SHORT EXERCISE » Locate every line that holds the string "with" and copy it.
———
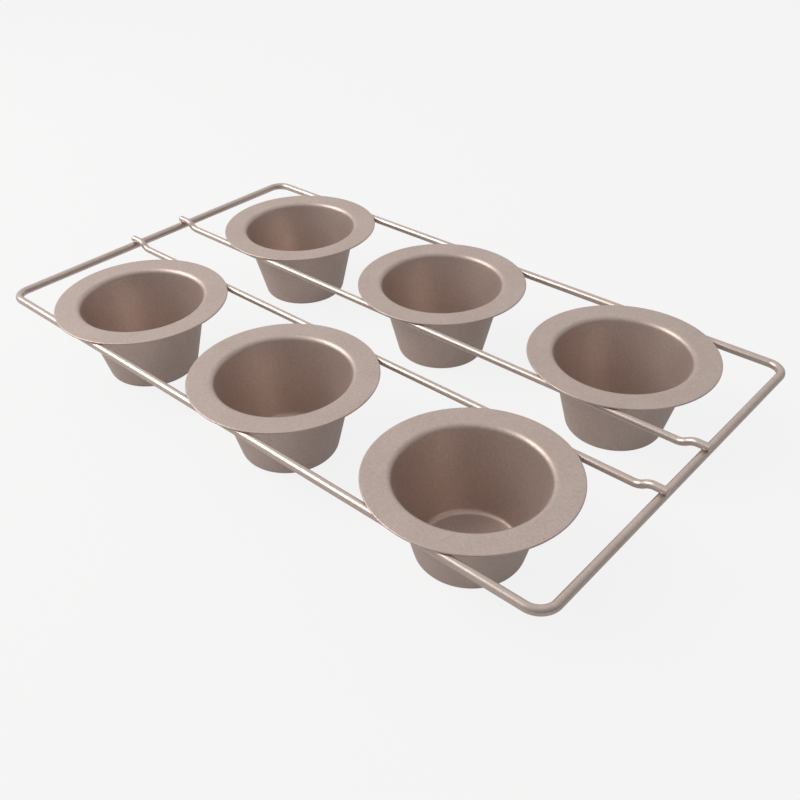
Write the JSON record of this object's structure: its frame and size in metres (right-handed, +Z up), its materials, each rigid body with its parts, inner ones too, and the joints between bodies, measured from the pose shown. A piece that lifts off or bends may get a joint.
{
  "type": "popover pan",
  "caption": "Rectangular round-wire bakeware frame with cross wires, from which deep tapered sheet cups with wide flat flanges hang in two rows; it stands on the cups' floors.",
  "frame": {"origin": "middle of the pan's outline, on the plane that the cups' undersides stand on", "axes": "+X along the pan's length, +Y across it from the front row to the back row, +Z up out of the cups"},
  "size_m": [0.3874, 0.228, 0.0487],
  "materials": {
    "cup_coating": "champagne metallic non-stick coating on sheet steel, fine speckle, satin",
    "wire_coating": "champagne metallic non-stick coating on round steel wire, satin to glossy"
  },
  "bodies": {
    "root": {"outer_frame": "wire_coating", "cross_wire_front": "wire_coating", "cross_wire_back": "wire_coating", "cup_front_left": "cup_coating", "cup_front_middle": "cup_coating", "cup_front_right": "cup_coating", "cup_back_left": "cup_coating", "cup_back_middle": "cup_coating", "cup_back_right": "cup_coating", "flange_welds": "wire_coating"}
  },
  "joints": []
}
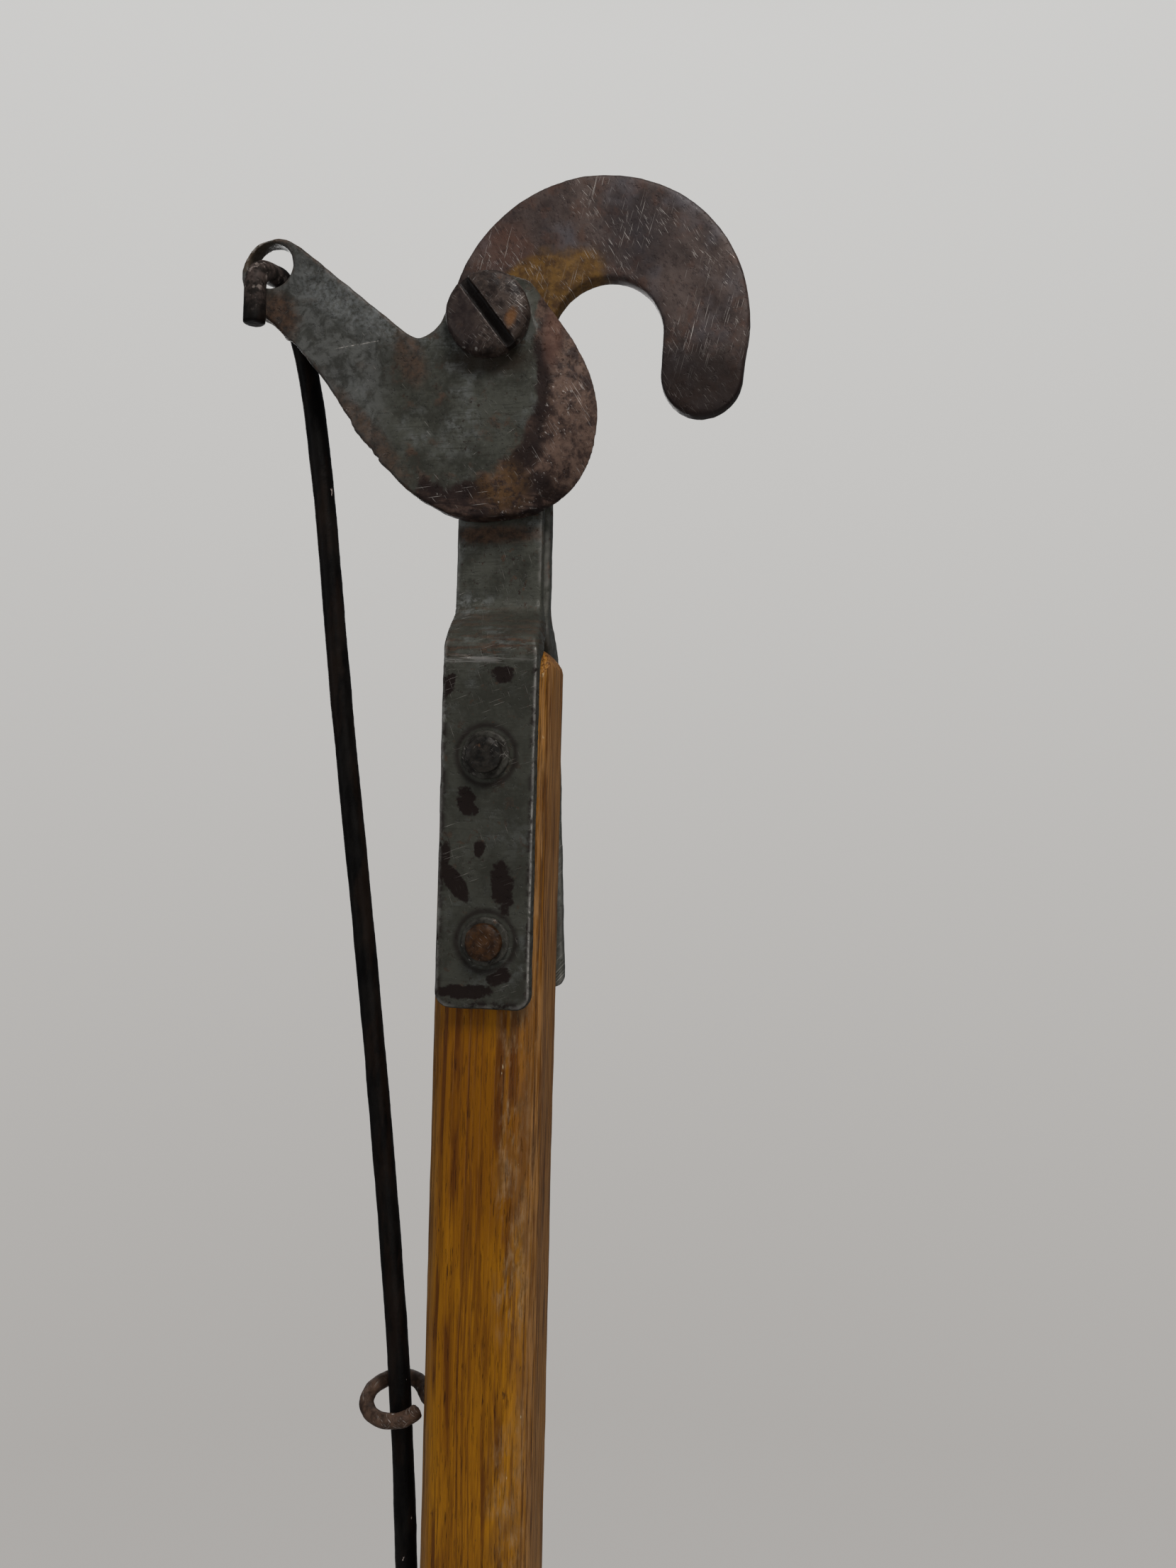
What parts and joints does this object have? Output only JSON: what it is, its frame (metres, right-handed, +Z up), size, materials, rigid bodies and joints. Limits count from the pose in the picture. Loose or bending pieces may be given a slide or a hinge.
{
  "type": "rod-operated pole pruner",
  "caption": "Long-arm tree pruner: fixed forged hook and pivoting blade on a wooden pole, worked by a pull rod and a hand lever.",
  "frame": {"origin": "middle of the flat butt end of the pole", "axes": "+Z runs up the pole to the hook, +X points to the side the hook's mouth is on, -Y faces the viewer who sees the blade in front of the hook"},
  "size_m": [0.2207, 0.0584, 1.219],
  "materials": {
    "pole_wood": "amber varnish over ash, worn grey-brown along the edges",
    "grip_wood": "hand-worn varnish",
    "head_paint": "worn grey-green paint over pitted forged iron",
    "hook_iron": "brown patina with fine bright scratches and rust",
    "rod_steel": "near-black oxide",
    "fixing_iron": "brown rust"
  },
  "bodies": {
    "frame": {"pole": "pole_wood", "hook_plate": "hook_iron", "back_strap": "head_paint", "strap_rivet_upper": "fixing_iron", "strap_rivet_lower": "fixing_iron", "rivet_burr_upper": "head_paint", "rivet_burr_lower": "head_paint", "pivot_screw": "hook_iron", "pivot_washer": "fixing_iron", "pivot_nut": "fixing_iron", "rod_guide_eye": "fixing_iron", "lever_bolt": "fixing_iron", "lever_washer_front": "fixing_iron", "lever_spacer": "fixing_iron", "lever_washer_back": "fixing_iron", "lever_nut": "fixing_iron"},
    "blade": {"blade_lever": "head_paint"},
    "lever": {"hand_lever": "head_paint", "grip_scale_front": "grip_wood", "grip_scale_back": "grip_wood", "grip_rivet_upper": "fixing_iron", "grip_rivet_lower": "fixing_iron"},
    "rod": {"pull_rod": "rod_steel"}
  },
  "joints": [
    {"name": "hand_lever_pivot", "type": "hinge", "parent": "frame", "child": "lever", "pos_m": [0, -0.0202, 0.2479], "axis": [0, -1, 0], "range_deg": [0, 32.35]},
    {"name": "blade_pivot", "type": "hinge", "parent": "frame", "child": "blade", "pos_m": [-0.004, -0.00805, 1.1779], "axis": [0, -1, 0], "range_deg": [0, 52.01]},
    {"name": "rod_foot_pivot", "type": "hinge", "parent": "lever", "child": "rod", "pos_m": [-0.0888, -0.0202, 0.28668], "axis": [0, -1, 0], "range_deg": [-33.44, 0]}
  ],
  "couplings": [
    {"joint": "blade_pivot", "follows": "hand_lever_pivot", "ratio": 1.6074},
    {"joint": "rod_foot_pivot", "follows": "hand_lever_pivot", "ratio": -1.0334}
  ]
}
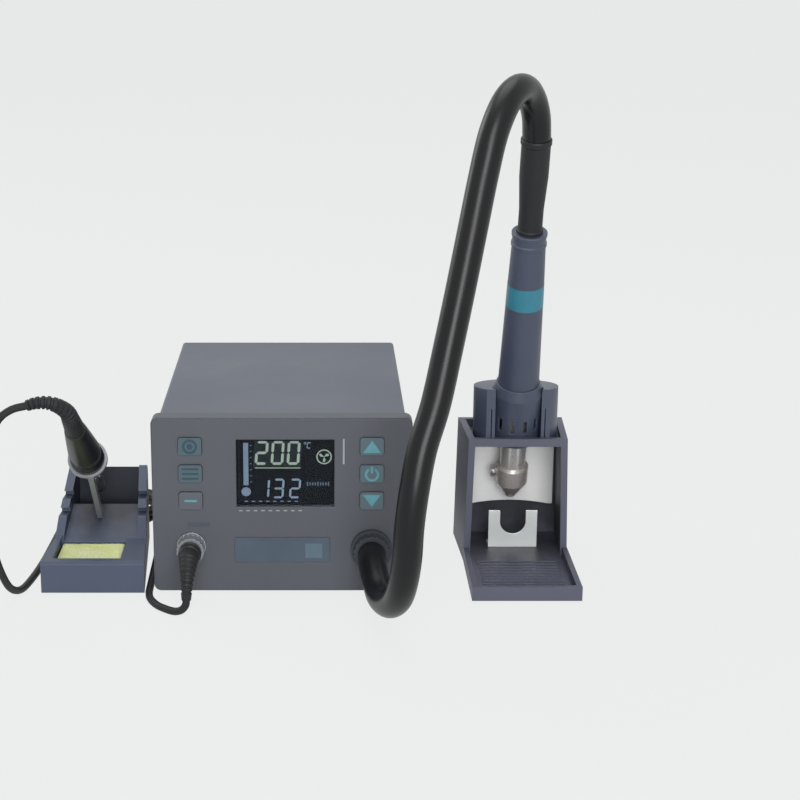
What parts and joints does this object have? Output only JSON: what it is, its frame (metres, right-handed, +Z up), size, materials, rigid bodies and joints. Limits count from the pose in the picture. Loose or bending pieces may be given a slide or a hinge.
———
RESULT »
Write the JSON record of this object's structure: its frame and size in metres (right-handed, +Z up), its materials, each rigid body with its parts, inner ones too, and the joints between bodies, measured from the pose shown. A piece that lifts off or bends may get a joint.
  "caption": "Rectangular round-wire bakeware frame with cross wires, from which deep tapered sheet cups with wide flat flanges hang in two rows; it stands on the cups' floors.",
    "hook_iron": "brown patina with fine bright scratches and rust",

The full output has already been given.